▶ [PROBLEM] Copy each line of the listing below exactly.

--------------------------------------------------

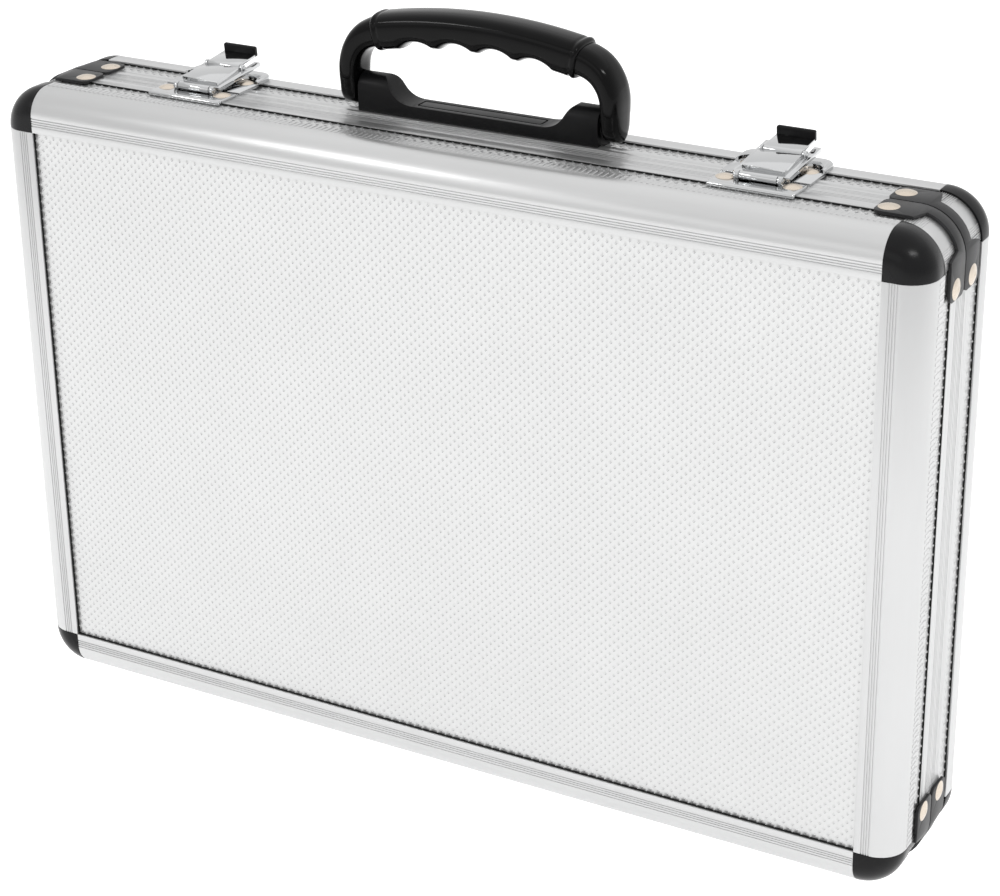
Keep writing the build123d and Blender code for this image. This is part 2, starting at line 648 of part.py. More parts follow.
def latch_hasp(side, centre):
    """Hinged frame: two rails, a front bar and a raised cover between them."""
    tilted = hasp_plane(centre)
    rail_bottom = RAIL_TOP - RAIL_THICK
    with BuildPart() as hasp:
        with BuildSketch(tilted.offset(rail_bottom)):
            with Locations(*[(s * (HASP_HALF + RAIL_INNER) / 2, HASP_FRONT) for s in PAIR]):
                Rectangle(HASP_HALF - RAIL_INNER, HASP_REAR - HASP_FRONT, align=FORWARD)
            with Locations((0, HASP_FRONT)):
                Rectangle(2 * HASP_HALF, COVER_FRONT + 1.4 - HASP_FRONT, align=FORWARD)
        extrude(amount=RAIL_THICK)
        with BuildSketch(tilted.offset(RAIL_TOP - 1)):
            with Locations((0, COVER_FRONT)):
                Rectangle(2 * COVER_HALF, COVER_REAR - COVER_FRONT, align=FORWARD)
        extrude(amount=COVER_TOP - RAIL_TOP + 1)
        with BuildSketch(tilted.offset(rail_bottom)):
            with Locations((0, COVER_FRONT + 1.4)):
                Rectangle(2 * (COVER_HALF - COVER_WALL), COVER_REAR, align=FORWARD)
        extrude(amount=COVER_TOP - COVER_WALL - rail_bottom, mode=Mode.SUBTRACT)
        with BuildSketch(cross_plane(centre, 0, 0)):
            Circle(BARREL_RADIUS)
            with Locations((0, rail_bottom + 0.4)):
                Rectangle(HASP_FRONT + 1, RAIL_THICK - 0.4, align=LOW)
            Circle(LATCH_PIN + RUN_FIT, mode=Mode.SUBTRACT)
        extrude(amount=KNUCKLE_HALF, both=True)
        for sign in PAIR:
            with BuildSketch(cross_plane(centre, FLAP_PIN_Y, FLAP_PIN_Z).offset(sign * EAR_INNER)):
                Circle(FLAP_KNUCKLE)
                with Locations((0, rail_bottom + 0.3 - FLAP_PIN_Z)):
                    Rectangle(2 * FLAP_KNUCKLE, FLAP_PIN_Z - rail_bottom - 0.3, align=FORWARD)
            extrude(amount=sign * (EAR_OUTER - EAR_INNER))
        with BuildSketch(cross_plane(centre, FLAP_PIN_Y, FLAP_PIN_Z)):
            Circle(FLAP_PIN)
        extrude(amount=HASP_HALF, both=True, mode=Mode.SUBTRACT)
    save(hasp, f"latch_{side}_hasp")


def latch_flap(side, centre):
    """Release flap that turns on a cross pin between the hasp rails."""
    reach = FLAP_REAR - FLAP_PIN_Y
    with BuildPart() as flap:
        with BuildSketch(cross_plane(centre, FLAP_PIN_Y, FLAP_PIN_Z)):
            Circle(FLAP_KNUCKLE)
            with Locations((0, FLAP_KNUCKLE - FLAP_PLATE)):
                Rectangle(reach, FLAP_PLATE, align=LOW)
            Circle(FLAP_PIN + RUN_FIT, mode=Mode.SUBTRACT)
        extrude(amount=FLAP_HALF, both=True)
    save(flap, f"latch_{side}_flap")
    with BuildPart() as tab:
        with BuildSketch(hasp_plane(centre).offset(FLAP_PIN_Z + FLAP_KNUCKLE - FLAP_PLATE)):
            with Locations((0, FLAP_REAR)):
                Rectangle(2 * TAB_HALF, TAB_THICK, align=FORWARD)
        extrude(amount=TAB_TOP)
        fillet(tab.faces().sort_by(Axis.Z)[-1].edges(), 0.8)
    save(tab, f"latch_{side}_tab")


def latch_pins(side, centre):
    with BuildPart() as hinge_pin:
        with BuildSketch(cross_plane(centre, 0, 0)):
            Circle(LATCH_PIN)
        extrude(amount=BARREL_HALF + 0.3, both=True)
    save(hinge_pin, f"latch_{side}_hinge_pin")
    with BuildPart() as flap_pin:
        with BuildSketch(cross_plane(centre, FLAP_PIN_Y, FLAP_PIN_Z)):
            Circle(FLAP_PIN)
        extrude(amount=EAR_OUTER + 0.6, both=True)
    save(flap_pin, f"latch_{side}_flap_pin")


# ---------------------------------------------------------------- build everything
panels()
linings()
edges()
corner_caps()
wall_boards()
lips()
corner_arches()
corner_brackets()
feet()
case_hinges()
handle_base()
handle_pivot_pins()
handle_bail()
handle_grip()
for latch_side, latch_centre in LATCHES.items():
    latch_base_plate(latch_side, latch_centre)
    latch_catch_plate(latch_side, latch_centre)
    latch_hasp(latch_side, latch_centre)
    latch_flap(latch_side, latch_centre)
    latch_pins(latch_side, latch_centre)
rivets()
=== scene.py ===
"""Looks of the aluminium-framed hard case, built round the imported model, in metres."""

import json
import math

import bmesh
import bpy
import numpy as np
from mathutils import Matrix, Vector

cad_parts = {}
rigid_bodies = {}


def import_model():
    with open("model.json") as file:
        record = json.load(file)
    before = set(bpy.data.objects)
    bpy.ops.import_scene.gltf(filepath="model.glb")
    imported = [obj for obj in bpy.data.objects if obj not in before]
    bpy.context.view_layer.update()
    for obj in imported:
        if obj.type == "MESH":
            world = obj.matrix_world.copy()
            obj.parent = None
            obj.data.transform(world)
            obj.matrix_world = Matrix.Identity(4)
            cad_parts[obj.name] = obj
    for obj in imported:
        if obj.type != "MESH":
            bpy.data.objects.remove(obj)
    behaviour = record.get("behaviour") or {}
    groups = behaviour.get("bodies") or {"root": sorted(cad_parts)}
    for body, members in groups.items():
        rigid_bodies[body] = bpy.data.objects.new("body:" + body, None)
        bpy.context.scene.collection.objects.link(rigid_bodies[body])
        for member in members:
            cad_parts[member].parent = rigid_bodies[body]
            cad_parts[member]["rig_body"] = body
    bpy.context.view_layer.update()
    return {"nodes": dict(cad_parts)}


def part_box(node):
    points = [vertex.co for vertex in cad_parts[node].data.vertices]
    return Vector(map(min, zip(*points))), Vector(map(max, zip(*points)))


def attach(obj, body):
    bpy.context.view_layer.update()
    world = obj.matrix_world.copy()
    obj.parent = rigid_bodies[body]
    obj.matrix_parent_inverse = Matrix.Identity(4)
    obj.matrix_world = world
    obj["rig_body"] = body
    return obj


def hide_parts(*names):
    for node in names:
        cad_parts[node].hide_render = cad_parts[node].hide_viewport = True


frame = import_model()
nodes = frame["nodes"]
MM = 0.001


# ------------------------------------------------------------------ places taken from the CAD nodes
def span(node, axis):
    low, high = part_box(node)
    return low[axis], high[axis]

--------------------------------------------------

▶ [RESULT]
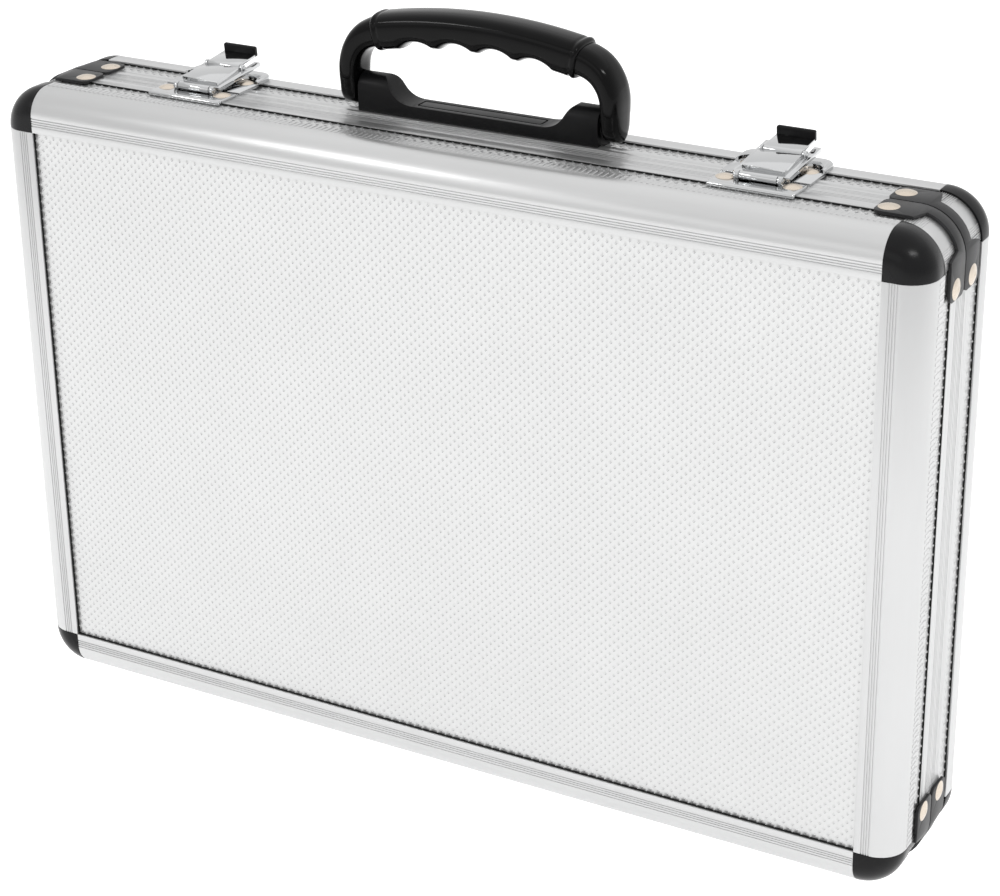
Keep writing the build123d and Blender code for this image. This is part 2, starting at line 648 of part.py. More parts follow.
def latch_hasp(side, centre):
    """Hinged frame: two rails, a front bar and a raised cover between them."""
    tilted = hasp_plane(centre)
    rail_bottom = RAIL_TOP - RAIL_THICK
    with BuildPart() as hasp:
        with BuildSketch(tilted.offset(rail_bottom)):
            with Locations(*[(s * (HASP_HALF + RAIL_INNER) / 2, HASP_FRONT) for s in PAIR]):
                Rectangle(HASP_HALF - RAIL_INNER, HASP_REAR - HASP_FRONT, align=FORWARD)
            with Locations((0, HASP_FRONT)):
                Rectangle(2 * HASP_HALF, COVER_FRONT + 1.4 - HASP_FRONT, align=FORWARD)
        extrude(amount=RAIL_THICK)
        with BuildSketch(tilted.offset(RAIL_TOP - 1)):
            with Locations((0, COVER_FRONT)):
                Rectangle(2 * COVER_HALF, COVER_REAR - COVER_FRONT, align=FORWARD)
        extrude(amount=COVER_TOP - RAIL_TOP + 1)
        with BuildSketch(tilted.offset(rail_bottom)):
            with Locations((0, COVER_FRONT + 1.4)):
                Rectangle(2 * (COVER_HALF - COVER_WALL), COVER_REAR, align=FORWARD)
        extrude(amount=COVER_TOP - COVER_WALL - rail_bottom, mode=Mode.SUBTRACT)
        with BuildSketch(cross_plane(centre, 0, 0)):
            Circle(BARREL_RADIUS)
            with Locations((0, rail_bottom + 0.4)):
                Rectangle(HASP_FRONT + 1, RAIL_THICK - 0.4, align=LOW)
            Circle(LATCH_PIN + RUN_FIT, mode=Mode.SUBTRACT)
        extrude(amount=KNUCKLE_HALF, both=True)
        for sign in PAIR:
            with BuildSketch(cross_plane(centre, FLAP_PIN_Y, FLAP_PIN_Z).offset(sign * EAR_INNER)):
                Circle(FLAP_KNUCKLE)
                with Locations((0, rail_bottom + 0.3 - FLAP_PIN_Z)):
                    Rectangle(2 * FLAP_KNUCKLE, FLAP_PIN_Z - rail_bottom - 0.3, align=FORWARD)
            extrude(amount=sign * (EAR_OUTER - EAR_INNER))
        with BuildSketch(cross_plane(centre, FLAP_PIN_Y, FLAP_PIN_Z)):
            Circle(FLAP_PIN)
        extrude(amount=HASP_HALF, both=True, mode=Mode.SUBTRACT)
    save(hasp, f"latch_{side}_hasp")


def latch_flap(side, centre):
    """Release flap that turns on a cross pin between the hasp rails."""
    reach = FLAP_REAR - FLAP_PIN_Y
    with BuildPart() as flap:
        with BuildSketch(cross_plane(centre, FLAP_PIN_Y, FLAP_PIN_Z)):
            Circle(FLAP_KNUCKLE)
            with Locations((0, FLAP_KNUCKLE - FLAP_PLATE)):
                Rectangle(reach, FLAP_PLATE, align=LOW)
            Circle(FLAP_PIN + RUN_FIT, mode=Mode.SUBTRACT)
        extrude(amount=FLAP_HALF, both=True)
    save(flap, f"latch_{side}_flap")
    with BuildPart() as tab:
        with BuildSketch(hasp_plane(centre).offset(FLAP_PIN_Z + FLAP_KNUCKLE - FLAP_PLATE)):
            with Locations((0, FLAP_REAR)):
                Rectangle(2 * TAB_HALF, TAB_THICK, align=FORWARD)
        extrude(amount=TAB_TOP)
        fillet(tab.faces().sort_by(Axis.Z)[-1].edges(), 0.8)
    save(tab, f"latch_{side}_tab")


def latch_pins(side, centre):
    with BuildPart() as hinge_pin:
        with BuildSketch(cross_plane(centre, 0, 0)):
            Circle(LATCH_PIN)
        extrude(amount=BARREL_HALF + 0.3, both=True)
    save(hinge_pin, f"latch_{side}_hinge_pin")
    with BuildPart() as flap_pin:
        with BuildSketch(cross_plane(centre, FLAP_PIN_Y, FLAP_PIN_Z)):
            Circle(FLAP_PIN)
        extrude(amount=EAR_OUTER + 0.6, both=True)
    save(flap_pin, f"latch_{side}_flap_pin")


# ---------------------------------------------------------------- build everything
panels()
linings()
edges()
corner_caps()
wall_boards()
lips()
corner_arches()
corner_brackets()
feet()
case_hinges()
handle_base()
handle_pivot_pins()
handle_bail()
handle_grip()
for latch_side, latch_centre in LATCHES.items():
    latch_base_plate(latch_side, latch_centre)
    latch_catch_plate(latch_side, latch_centre)
    latch_hasp(latch_side, latch_centre)
    latch_flap(latch_side, latch_centre)
    latch_pins(latch_side, latch_centre)
rivets()
=== scene.py ===
"""Looks of the aluminium-framed hard case, built round the imported model, in metres."""

import json
import math

import bmesh
import bpy
import numpy as np
from mathutils import Matrix, Vector

cad_parts = {}
rigid_bodies = {}


def import_model():
    with open("model.json") as file:
        record = json.load(file)
    before = set(bpy.data.objects)
    bpy.ops.import_scene.gltf(filepath="model.glb")
    imported = [obj for obj in bpy.data.objects if obj not in before]
    bpy.context.view_layer.update()
    for obj in imported:
        if obj.type == "MESH":
            world = obj.matrix_world.copy()
            obj.parent = None
            obj.data.transform(world)
            obj.matrix_world = Matrix.Identity(4)
            cad_parts[obj.name] = obj
    for obj in imported:
        if obj.type != "MESH":
            bpy.data.objects.remove(obj)
    behaviour = record.get("behaviour") or {}
    groups = behaviour.get("bodies") or {"root": sorted(cad_parts)}
    for body, members in groups.items():
        rigid_bodies[body] = bpy.data.objects.new("body:" + body, None)
        bpy.context.scene.collection.objects.link(rigid_bodies[body])
        for member in members:
            cad_parts[member].parent = rigid_bodies[body]
            cad_parts[member]["rig_body"] = body
    bpy.context.view_layer.update()
    return {"nodes": dict(cad_parts)}


def part_box(node):
    points = [vertex.co for vertex in cad_parts[node].data.vertices]
    return Vector(map(min, zip(*points))), Vector(map(max, zip(*points)))


def attach(obj, body):
    bpy.context.view_layer.update()
    world = obj.matrix_world.copy()
    obj.parent = rigid_bodies[body]
    obj.matrix_parent_inverse = Matrix.Identity(4)
    obj.matrix_world = world
    obj["rig_body"] = body
    return obj


def hide_parts(*names):
    for node in names:
        cad_parts[node].hide_render = cad_parts[node].hide_viewport = True


frame = import_model()
nodes = frame["nodes"]
MM = 0.001


# ------------------------------------------------------------------ places taken from the CAD nodes
def span(node, axis):
    low, high = part_box(node)
    return low[axis], high[axis]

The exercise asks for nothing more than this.